Colorado River water is going to the bank. Interior
Secretary Bruce Babbitt says a final plan allows Nevada, California
and Arizona to negotiate deals for storing surplus Colorado River
water. The three states will soon be able to store the water in
underground aquifers for later use or even sell it for cash, which
Babbitt believes will create conservation incentives. “This is one
of the biggest things to hit Nevada in 30 years,” Sen. Harry Reid,
D-Nev., told AP.
Vice
President Al Gore has a new proposal: He wants to tax mining
companies that extract minerals like gold and silver from public
lands and use the revenue to purchase parklands. While activists
say a tax is a long time coming, “we’d rather see these monies used
to address abandoned mine cleanup,” says Krista Dahlberg of the
Mineral Policy Center (HCN, 1/19/98).

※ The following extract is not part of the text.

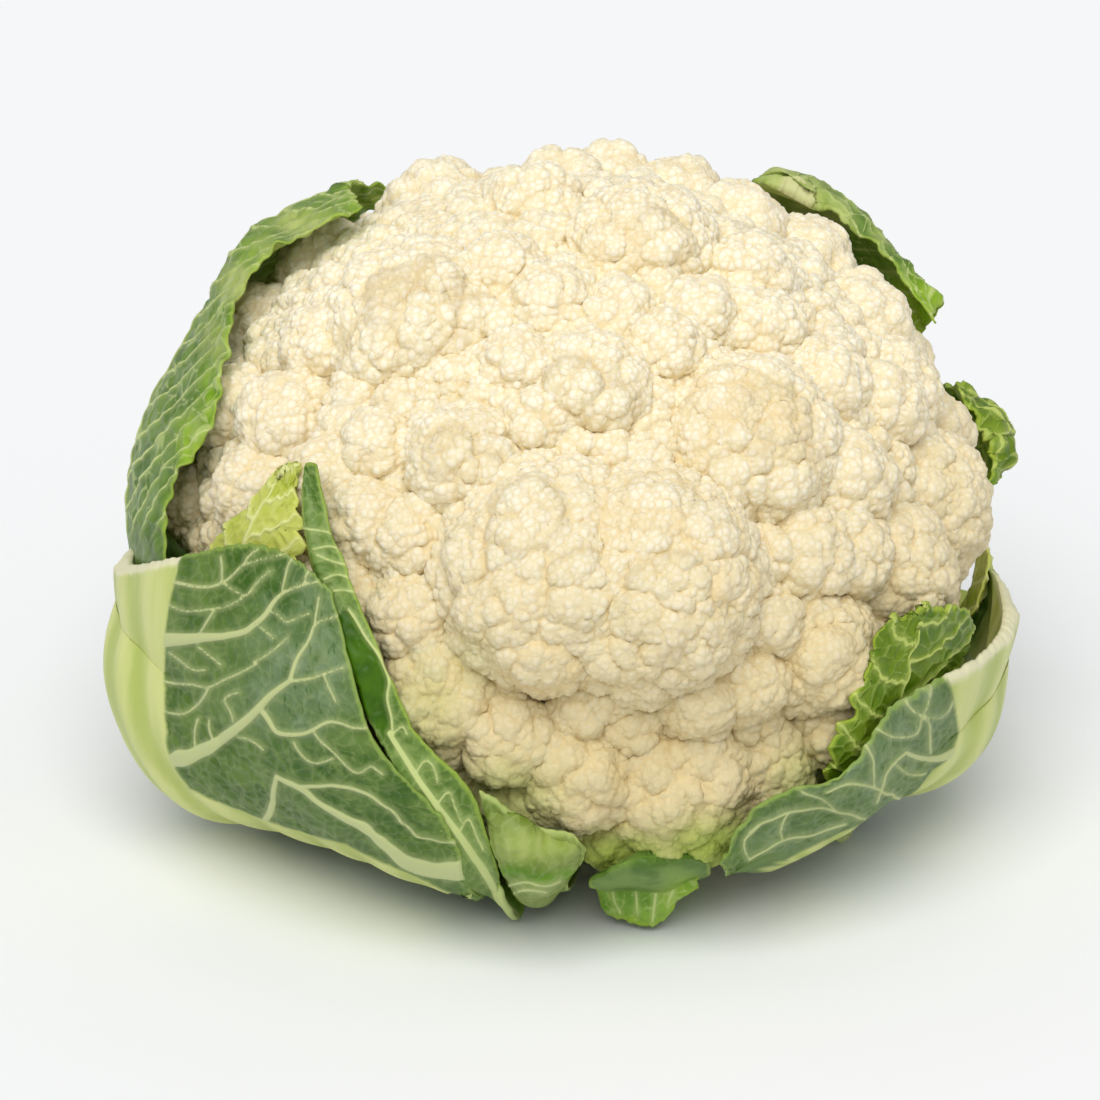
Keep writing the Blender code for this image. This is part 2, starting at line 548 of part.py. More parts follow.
        "rib": (1.5, 0.8, (6, 5, 4, 3)), "edge": (0.3, 0.6, 0.6, 2.0),
        "rows": (
            ((-84, 120, 5), (-91, 121, 6), (-98, 121, 6), (-105, 120, 5)),
            ((-80, 107, 5), (-90, 108, 7), (-99, 108, 7), (-106, 107, 5)),
            ((-82, 97, 6), (-90, 94, 8), (-99, 94, 8), (-105, 97, 6)),
        ),
    },
}


def ringPlace(point):
    """Turn about the axis, tilt from it, and height above the head's form, made a place."""
    turn, tilt, lift = math.radians(point[0]), math.radians(point[1]), point[2]
    flat = math.cos(turn) * sideways + math.sin(turn) * frontDown
    return onHead(math.cos(tilt) * axis + math.sin(tilt) * flat, -lift)


def leafObject(name):
    leaf = leaves[name]
    rows, columns = leaf["size"]
    grid, thick, s, t = leafGrid(leaf, rows, columns)
    grid = wavy(leaf, grid, s, t)
    grid = cleared(grid, leaf["clear"], leaf.get("outwards", False))
    grid[..., 2] = np.maximum(grid[..., 2], thick + 0.05)
    count = rows * columns
    faces = []
    for i in range(rows - 1):
        for j in range(columns - 1):
            a = i * columns + j
            b, c, d = a + 1, a + columns + 1, a + columns
            faces += [(a, b, c), (a, c, d)] if (i + j) % 2 else [(a, b, d), (b, c, d)]
    points = grid.reshape(count, 3)
    corners = points[np.array(faces)]
    normals = np.cross(corners[:, 1] - corners[:, 0], corners[:, 2] - corners[:, 0])
    if (normals * (corners.mean(axis=1) - head)).sum() < 0:
        faces = [face[::-1] for face in faces]
    mesh = bpy.data.meshes.new(name)
    mesh.from_pydata((points / 1000).tolist(), [], faces)
    obj = added(name, mesh, (0.28, 0.42, 0.17), 0.5)
    deepest = float(thick.max())
    group = obj.vertex_groups.new(name="thick")
    for k, weight in enumerate((thick / deepest).ravel()):
        group.add([k], float(weight), "REPLACE")
    shell = obj.modifiers.new("shell", "SOLIDIFY")
    shell.thickness = deepest / 1000
    shell.offset = 1
    shell.vertex_group = "thick"
    return settled(obj)


def stub():
    """The rounded end of a leaf stalk cut off short, lying along the surface."""
    path = bpy.data.curves.new("stub_right", "CURVE")
    path.dimensions = "3D"
    line = path.splines.new("BEZIER")
    line.bezier_points.add(2)
    spots = (((0.0165, -0.0125, 0.0074), 4.2), ((0.040, -0.036, 0.0046), 3.6),
             ((0.0605, -0.0566, 0.0042), 3.0))
    for knot, (place, radius) in zip(line.bezier_points, spots):
        knot.co = place
        knot.radius = radius
        knot.handle_left_type = knot.handle_right_type = "AUTO"
    path.bevel_depth = 0.001
    path.bevel_resolution = 3
    path.resolution_u = 6
    path.use_fill_caps = True
    loose = bpy.data.objects.new("stub path", path)
    cutters.objects.link(loose)
    mesh = bpy.data.meshes.new_from_object(loose.evaluated_get(bpy.context.evaluated_depsgraph_get()))
    bpy.data.objects.remove(loose, do_unlink=True)
    made = bmesh.new()
    made.from_mesh(mesh)
    bmesh.ops.remove_doubles(made, verts=made.verts, dist=0.00005)
    bmesh.ops.recalc_face_normals(made, faces=made.faces)
    made.to_mesh(mesh)
    made.free()
    mesh.materials.clear()
    return added("stub_right", mesh, (0.62, 0.68, 0.36), 0.5)


def trimmed(obj, others):
    """Cuts away what would lie inside the others, with the gap that neighbours keep."""
    grown = []
    for other in others:
        copy = bpy.data.objects.new("grown " + other.name, other.data.copy())
        cutters.objects.link(copy)
        swell = copy.modifiers.new("swell", "DISPLACE")
        swell.mid_level = 0
        swell.strength = gap / 1000
        grown.append(settled(copy))
    for copy in grown:
        cut = obj.modifiers.new("cut", "BOOLEAN")
        cut.operation = "DIFFERENCE"
        cut.solver = "MANIFOLD"
        cut.object = copy
        settled(obj)
    for copy in grown:
        bpy.data.objects.remove(copy, do_unlink=True)
    return obj


def close(first, second):
    """Whether two pieces share any room at all."""
    boxes = []
    for obj in (first, second):
        corners = np.array([vertex.co for vertex in obj.data.vertices])
        boxes.append((corners.min(axis=0) - 0.0004, corners.max(axis=0) + 0.0004))
    return bool((boxes[0][0] < boxes[1][1]).all() and (boxes[1][0] < boxes[0][1]).all())


def largest(obj):
    """Crumbs that a cut left loose are dropped."""
    made = bmesh.new()
    made.from_mesh(obj.data)
    islands = []
    left = set(made.verts)
    while left:
        island = set()
        ahead = [left.pop()]
        while ahead:
            vertex = ahead.pop()
            island.add(vertex)
            for edge in vertex.link_edges:
                other = edge.other_vert(vertex)
                if other in left:
                    left.remove(other)
                    ahead.append(other)
        islands.append(island)
    islands.sort(key=len)
    for island in islands[:-1]:
        bmesh.ops.delete(made, geom=list(island), context="VERTS")
    made.to_mesh(obj.data)
    made.free()
    return obj


def levelled(obj):
    """Nothing goes below the surface that it stands on."""
    for vertex in obj.data.vertices:
        vertex.co.z = max(vertex.co.z, 0.0)
    return obj


made = {"curd": curd(), "stem": stem()}
pieces = [(name, levelled(leafObject(name))) for name in leaves]
pieces.insert(5, ("stub_right", levelled(stub())))
for name, obj in pieces:
    near = [other for other in made.values() if close(obj, other)]
    made[name] = levelled(largest(trimmed(obj, near)))
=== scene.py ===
import math

import bpy
import mathutils
import mathutils.kdtree
import numpy as np
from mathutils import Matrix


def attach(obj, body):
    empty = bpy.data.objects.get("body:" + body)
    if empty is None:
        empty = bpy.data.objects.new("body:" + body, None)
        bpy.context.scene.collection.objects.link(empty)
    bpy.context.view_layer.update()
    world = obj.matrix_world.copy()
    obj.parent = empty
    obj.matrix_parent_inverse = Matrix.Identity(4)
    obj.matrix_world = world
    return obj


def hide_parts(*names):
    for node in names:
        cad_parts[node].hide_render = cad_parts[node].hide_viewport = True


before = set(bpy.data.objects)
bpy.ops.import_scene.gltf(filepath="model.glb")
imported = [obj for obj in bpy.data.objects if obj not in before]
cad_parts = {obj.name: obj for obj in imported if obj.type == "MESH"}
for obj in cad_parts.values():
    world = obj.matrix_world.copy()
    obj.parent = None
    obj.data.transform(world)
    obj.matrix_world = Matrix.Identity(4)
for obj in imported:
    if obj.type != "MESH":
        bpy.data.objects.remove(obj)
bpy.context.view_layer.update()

# The head's form and the photograph's view of it, millimetres and degrees
head = {"wide": 85.0, "top": 66.0, "low": 50.0, "high": 66.0, "stemSeat": 46.5}
seen = {"from": 22.0, "far": 800.0, "aim": (-5.2, -7.9), "lens": 126.3}

steep = math.radians(seen["from"])
right = np.array((1.0, 0.0, 0.0))
upward = np.array((0.0, math.sin(steep), math.cos(steep)))
nearer = np.array((0.0, -math.cos(steep), math.sin(steep)))
axis = 0.06 * right + 0.655 * upward + 0.753 * nearer
axis /= np.linalg.norm(axis)
middle = axis * head["high"] / axis[2]
sideways = right - axis * (right @ axis)
sideways /= np.linalg.norm(sideways)
frontDown = np.cross(sideways, axis)
eye = middle + seen["aim"][0] * right + seen["aim"][1] * upward + seen["far"] * nearer


def lengths(vectors):
    return np.linalg.norm(vectors, axis=-1)


def placeOf(point):
    across, up, near = point
    far = (seen["far"] - near) / seen["far"]
    across = (across - seen["aim"][0]) * far + seen["aim"][0]
    up = (up - seen["aim"][1]) * far + seen["aim"][1]
    return middle + across * right + up * upward + near * nearer


def lookOf(points):
    # across and up as the camera sees them, the reverse of placeOf
    offset = points - middle
    far = (seen["far"] - offset @ nearer) / seen["far"]
    across = (offset @ right - seen["aim"][0]) / far + seen["aim"][0]
    up = (offset @ upward - seen["aim"][1]) / far + seen["aim"][1]
    return np.stack((across, up), axis=-1)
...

She says there are 500,000
abandoned mines in the country, and cleanup could cost as much as
$72 billion.
Prisoners will
stay in the Colorado wilds. After a five-year battle, a federal
judge says the state’s largest minimum-security prison, in Delta,
Colo., can legally remain in the middle of a state wildlife area
(HCN, 3/30/98). Environmentalists and sportsmen said the state
violated federal law guaranteeing sportsmen access to lands bought
with wildlife restoration dollars. “We view it as a victory,” says
Brian Bernett of the state Corrections
Department.
Watch your
language: “squaw” is defined as wife or woman in most English
dictionaries, but for many Native Americans the word translates to
prostitute (HCN, 9/18/95). Employees at Idaho’s Boise National
Forest say they may seek name changes for five geographic features
that contain the offensive term. In Idaho, 98 place names include
the word squaw. In Montana, the word is already taboo after a
four-year legal battle.
* Rebecca Clarren
This article appeared in the print edition of the magazine with the headline The Wayward West.